**EXTRACTED INFORMATION**
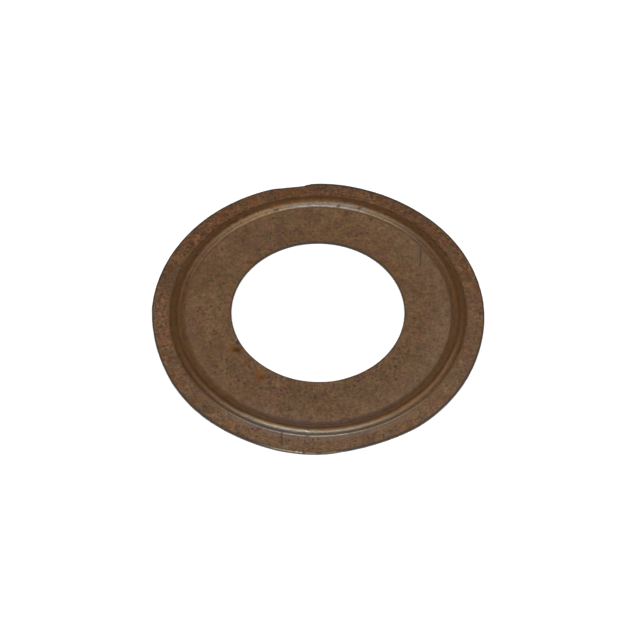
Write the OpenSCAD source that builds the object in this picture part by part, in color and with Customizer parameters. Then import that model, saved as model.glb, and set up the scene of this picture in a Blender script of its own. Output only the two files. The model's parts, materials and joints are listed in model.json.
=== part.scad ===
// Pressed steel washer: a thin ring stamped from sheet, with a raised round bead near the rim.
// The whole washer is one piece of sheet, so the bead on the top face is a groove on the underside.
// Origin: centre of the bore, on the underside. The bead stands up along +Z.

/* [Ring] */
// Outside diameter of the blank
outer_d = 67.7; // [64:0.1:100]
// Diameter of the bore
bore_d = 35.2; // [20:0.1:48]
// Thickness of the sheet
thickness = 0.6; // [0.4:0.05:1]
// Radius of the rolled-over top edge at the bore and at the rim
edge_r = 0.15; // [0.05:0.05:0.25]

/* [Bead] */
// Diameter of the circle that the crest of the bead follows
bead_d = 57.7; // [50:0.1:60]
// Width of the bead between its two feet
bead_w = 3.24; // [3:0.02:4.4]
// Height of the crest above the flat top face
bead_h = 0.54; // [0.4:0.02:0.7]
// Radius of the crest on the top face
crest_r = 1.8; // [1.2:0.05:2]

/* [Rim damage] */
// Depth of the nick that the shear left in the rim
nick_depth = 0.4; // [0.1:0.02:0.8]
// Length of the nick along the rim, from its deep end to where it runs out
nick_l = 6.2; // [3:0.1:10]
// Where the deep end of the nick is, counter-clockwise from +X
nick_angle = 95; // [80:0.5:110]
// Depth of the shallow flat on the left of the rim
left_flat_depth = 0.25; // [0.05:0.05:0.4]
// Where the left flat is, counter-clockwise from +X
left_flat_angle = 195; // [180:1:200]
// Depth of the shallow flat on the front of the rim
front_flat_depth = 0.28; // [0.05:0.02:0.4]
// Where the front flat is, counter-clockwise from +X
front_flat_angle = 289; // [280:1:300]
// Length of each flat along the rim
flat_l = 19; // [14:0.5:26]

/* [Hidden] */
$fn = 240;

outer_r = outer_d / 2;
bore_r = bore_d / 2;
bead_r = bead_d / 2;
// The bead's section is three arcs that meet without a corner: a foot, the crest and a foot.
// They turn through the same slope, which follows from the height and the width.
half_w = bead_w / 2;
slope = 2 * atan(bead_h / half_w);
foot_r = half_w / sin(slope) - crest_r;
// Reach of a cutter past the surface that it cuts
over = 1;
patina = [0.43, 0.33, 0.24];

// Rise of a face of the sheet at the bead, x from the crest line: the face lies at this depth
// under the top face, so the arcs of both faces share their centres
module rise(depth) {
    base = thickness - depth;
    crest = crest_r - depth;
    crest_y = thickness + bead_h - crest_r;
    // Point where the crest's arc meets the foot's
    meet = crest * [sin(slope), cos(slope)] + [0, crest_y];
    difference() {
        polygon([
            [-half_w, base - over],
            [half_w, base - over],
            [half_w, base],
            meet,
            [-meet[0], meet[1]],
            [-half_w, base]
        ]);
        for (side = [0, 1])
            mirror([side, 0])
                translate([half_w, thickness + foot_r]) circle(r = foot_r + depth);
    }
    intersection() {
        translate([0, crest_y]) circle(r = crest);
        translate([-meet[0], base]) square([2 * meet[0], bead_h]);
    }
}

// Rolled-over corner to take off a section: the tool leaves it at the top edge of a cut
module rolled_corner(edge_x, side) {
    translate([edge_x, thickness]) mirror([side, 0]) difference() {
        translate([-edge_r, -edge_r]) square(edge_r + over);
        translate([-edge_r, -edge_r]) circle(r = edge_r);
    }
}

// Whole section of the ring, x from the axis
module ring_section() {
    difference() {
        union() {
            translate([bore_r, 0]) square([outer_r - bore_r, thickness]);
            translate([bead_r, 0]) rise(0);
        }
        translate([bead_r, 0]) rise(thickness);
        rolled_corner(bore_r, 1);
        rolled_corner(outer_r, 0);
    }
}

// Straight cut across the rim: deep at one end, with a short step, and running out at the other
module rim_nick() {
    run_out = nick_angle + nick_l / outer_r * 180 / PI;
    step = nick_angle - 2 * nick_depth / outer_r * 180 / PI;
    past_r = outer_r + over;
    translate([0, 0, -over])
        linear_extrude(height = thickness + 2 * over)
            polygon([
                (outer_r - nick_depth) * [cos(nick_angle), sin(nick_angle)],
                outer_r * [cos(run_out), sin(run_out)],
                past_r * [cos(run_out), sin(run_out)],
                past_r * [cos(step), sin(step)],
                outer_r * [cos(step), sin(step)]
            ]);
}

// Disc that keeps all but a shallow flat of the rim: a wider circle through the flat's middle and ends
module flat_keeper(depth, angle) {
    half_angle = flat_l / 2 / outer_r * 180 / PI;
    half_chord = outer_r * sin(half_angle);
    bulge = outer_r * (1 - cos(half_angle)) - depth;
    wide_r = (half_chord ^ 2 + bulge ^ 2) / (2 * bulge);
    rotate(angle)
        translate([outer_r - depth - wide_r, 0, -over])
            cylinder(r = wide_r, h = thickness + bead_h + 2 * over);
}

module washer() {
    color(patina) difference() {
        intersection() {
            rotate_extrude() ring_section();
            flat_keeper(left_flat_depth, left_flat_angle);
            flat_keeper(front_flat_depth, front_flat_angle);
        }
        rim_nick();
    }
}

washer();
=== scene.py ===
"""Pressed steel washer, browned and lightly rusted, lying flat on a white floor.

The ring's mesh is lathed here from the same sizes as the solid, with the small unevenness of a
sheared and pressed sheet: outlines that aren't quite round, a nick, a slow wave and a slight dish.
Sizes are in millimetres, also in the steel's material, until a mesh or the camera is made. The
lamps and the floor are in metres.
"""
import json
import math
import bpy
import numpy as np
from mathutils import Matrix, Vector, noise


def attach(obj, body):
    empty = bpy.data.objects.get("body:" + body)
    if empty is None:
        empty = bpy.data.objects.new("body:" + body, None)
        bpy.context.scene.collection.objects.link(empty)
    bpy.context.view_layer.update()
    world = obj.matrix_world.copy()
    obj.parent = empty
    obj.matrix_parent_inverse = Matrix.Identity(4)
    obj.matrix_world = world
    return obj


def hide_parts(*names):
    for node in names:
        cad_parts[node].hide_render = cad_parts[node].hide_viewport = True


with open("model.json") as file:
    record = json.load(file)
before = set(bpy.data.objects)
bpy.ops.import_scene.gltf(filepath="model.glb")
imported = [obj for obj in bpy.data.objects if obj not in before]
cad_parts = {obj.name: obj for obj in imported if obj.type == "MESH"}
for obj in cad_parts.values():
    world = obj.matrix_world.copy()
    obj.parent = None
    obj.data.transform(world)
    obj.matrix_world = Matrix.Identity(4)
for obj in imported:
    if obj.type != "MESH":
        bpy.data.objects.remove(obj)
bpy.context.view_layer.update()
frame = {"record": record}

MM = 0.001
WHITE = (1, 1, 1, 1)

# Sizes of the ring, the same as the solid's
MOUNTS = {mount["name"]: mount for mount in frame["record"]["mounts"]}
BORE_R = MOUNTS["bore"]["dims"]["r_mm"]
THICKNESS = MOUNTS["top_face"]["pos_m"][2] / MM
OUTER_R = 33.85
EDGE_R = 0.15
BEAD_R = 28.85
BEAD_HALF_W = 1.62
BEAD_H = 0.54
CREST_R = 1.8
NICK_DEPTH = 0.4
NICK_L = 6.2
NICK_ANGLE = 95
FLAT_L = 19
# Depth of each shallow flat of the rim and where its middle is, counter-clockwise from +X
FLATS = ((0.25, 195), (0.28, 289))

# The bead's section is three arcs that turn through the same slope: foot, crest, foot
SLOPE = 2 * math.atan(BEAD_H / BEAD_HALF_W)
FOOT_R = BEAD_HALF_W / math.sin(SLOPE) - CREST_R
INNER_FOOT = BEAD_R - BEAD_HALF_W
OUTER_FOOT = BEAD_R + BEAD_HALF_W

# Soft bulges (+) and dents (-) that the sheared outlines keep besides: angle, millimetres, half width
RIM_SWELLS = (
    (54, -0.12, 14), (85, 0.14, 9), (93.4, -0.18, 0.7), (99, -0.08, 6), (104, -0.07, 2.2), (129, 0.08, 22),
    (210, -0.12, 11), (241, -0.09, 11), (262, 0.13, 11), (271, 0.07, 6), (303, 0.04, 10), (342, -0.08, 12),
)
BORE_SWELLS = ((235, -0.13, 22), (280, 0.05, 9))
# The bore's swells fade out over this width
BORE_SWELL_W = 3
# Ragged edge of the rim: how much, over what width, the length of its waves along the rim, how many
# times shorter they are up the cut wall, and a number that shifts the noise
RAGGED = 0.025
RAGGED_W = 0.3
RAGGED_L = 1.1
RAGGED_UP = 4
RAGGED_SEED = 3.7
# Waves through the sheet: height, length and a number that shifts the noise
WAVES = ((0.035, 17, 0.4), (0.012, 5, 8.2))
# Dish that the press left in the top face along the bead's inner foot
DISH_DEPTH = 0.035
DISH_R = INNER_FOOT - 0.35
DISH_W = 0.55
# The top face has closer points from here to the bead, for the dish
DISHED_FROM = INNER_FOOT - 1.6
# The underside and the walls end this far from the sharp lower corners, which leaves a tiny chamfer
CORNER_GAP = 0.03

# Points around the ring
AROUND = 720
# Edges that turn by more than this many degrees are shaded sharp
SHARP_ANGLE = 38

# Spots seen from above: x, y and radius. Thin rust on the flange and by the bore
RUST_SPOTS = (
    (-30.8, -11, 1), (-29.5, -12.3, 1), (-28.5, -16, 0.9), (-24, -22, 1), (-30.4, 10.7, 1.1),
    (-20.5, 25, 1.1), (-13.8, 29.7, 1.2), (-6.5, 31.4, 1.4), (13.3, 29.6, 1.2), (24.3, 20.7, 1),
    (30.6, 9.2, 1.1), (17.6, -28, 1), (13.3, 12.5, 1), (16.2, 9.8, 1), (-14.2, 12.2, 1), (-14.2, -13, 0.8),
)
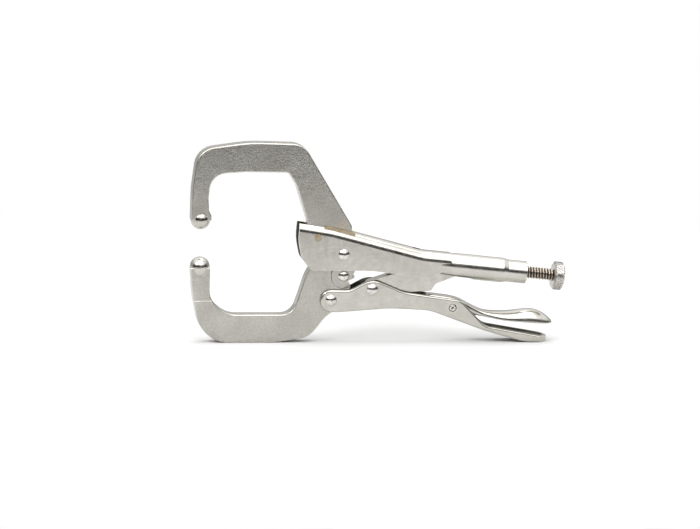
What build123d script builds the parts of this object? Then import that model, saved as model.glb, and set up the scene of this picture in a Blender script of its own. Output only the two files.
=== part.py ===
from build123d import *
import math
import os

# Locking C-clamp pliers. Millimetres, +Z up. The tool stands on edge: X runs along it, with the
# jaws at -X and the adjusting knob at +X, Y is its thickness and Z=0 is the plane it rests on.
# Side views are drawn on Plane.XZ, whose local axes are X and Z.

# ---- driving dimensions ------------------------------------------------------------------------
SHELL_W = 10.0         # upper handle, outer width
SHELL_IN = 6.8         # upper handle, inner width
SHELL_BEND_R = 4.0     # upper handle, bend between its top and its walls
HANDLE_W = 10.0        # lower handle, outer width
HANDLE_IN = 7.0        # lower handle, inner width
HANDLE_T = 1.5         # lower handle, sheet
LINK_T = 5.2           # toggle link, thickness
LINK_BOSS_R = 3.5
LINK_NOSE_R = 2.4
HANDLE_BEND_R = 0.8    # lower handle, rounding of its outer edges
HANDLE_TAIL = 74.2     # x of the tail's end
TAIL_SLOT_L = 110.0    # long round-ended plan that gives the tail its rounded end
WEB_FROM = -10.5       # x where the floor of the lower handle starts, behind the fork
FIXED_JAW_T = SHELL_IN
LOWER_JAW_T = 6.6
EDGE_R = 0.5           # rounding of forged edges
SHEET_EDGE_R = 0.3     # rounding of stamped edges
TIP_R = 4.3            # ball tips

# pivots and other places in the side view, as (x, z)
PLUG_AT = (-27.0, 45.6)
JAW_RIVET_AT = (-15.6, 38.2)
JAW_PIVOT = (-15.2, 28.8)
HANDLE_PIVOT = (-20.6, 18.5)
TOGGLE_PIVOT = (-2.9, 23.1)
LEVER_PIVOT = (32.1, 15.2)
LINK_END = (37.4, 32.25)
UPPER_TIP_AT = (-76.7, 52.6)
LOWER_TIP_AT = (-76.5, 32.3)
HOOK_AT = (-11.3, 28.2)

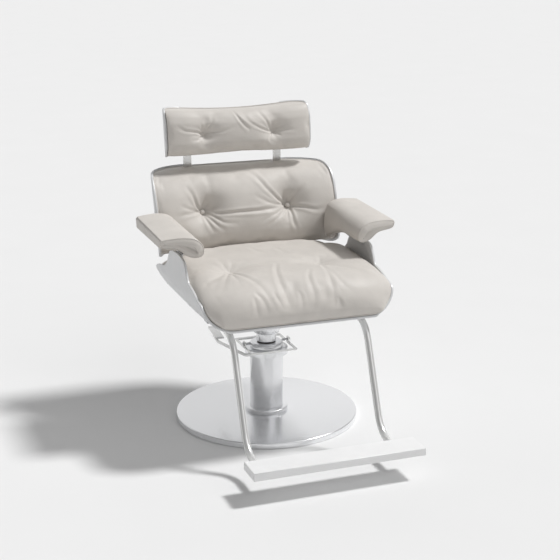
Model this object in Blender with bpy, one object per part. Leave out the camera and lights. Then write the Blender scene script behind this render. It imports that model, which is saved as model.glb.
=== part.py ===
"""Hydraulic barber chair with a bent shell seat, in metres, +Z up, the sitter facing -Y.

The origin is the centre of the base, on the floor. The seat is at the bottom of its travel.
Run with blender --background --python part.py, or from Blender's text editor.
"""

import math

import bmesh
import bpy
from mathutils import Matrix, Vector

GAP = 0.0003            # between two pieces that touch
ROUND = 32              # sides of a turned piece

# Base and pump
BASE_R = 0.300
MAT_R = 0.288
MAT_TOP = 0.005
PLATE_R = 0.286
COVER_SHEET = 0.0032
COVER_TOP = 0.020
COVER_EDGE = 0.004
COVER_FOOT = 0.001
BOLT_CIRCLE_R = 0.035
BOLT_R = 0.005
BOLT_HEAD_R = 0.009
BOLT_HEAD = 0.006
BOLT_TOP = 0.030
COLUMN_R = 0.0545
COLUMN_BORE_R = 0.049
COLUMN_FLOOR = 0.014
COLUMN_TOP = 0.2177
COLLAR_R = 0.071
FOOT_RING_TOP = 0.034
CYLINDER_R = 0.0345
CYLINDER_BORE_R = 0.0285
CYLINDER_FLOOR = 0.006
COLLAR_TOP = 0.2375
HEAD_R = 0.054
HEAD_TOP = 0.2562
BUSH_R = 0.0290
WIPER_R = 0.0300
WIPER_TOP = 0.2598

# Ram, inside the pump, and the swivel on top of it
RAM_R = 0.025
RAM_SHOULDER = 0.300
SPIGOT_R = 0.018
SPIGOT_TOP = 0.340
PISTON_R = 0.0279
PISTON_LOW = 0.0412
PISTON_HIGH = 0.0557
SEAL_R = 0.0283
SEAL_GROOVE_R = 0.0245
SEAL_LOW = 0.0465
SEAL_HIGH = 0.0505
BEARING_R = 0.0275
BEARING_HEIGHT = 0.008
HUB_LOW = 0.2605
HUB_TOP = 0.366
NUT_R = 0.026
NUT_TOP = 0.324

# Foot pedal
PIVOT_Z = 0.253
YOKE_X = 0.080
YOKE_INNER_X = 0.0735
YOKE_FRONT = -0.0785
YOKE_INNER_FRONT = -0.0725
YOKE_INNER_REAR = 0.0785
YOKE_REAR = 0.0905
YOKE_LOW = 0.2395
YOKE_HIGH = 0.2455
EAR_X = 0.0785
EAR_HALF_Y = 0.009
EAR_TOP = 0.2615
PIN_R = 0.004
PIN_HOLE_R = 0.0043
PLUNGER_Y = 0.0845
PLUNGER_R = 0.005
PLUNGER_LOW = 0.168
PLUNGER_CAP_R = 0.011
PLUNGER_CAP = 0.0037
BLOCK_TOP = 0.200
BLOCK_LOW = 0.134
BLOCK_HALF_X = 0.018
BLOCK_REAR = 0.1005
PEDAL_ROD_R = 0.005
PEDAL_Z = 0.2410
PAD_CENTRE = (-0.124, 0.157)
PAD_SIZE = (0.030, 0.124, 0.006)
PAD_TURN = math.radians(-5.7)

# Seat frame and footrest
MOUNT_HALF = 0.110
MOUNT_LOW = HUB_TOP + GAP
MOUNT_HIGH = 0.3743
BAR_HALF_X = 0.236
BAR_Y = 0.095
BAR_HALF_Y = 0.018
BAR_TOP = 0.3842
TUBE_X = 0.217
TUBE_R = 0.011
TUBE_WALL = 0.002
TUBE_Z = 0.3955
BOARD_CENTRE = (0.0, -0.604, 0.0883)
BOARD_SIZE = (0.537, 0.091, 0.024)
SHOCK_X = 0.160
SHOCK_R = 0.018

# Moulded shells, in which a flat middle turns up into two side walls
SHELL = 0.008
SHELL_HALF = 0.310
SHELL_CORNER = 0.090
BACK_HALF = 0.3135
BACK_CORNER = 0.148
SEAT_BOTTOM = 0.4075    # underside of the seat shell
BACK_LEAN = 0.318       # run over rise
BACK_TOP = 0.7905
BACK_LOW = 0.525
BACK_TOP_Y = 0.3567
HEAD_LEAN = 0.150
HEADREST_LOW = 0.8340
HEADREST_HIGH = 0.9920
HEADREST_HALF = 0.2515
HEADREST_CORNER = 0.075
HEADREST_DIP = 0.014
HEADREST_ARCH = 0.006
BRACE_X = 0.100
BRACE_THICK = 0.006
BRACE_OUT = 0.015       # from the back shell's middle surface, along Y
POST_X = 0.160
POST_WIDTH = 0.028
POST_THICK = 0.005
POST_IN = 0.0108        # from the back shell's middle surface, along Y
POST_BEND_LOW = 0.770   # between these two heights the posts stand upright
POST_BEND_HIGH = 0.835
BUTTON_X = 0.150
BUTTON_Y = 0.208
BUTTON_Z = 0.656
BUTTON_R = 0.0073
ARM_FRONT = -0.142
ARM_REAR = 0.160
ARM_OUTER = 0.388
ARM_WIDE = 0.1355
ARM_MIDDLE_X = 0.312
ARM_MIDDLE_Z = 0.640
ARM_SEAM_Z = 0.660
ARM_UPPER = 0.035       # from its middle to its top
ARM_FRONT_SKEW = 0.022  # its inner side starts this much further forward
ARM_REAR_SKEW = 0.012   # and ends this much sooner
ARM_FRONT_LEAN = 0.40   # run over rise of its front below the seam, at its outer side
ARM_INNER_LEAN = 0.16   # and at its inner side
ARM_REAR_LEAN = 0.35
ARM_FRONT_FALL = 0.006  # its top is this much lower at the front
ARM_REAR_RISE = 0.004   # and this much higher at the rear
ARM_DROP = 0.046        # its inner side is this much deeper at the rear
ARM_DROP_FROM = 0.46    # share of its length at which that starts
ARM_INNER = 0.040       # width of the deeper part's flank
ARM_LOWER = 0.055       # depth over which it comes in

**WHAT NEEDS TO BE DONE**
In the listing above, find the line with "middle and ends" and the line with "record = json.load(file)", then print exactly those two lines and every line between them, and nothing more.

**WORKED ANSWER**
// Disc that keeps all but a shallow flat of the rim: a wider circle through the flat's middle and ends
module flat_keeper(depth, angle) {
    half_angle = flat_l / 2 / outer_r * 180 / PI;
    half_chord = outer_r * sin(half_angle);
    bulge = outer_r * (1 - cos(half_angle)) - depth;
    wide_r = (half_chord ^ 2 + bulge ^ 2) / (2 * bulge);
    rotate(angle)
        translate([outer_r - depth - wide_r, 0, -over])
            cylinder(r = wide_r, h = thickness + bead_h + 2 * over);
}

module washer() {
    color(patina) difference() {
        intersection() {
            rotate_extrude() ring_section();
            flat_keeper(left_flat_depth, left_flat_angle);
            flat_keeper(front_flat_depth, front_flat_angle);
        }
        rim_nick();
    }
}

washer();
=== scene.py ===
"""Pressed steel washer, browned and lightly rusted, lying flat on a white floor.

The ring's mesh is lathed here from the same sizes as the solid, with the small unevenness of a
sheared and pressed sheet: outlines that aren't quite round, a nick, a slow wave and a slight dish.
Sizes are in millimetres, also in the steel's material, until a mesh or the camera is made. The
lamps and the floor are in metres.
"""
import json
import math
import bpy
import numpy as np
from mathutils import Matrix, Vector, noise


def attach(obj, body):
    empty = bpy.data.objects.get("body:" + body)
    if empty is None:
        empty = bpy.data.objects.new("body:" + body, None)
        bpy.context.scene.collection.objects.link(empty)
    bpy.context.view_layer.update()
    world = obj.matrix_world.copy()
    obj.parent = empty
    obj.matrix_parent_inverse = Matrix.Identity(4)
    obj.matrix_world = world
    return obj


def hide_parts(*names):
    for node in names:
        cad_parts[node].hide_render = cad_parts[node].hide_viewport = True


with open("model.json") as file:
    record = json.load(file)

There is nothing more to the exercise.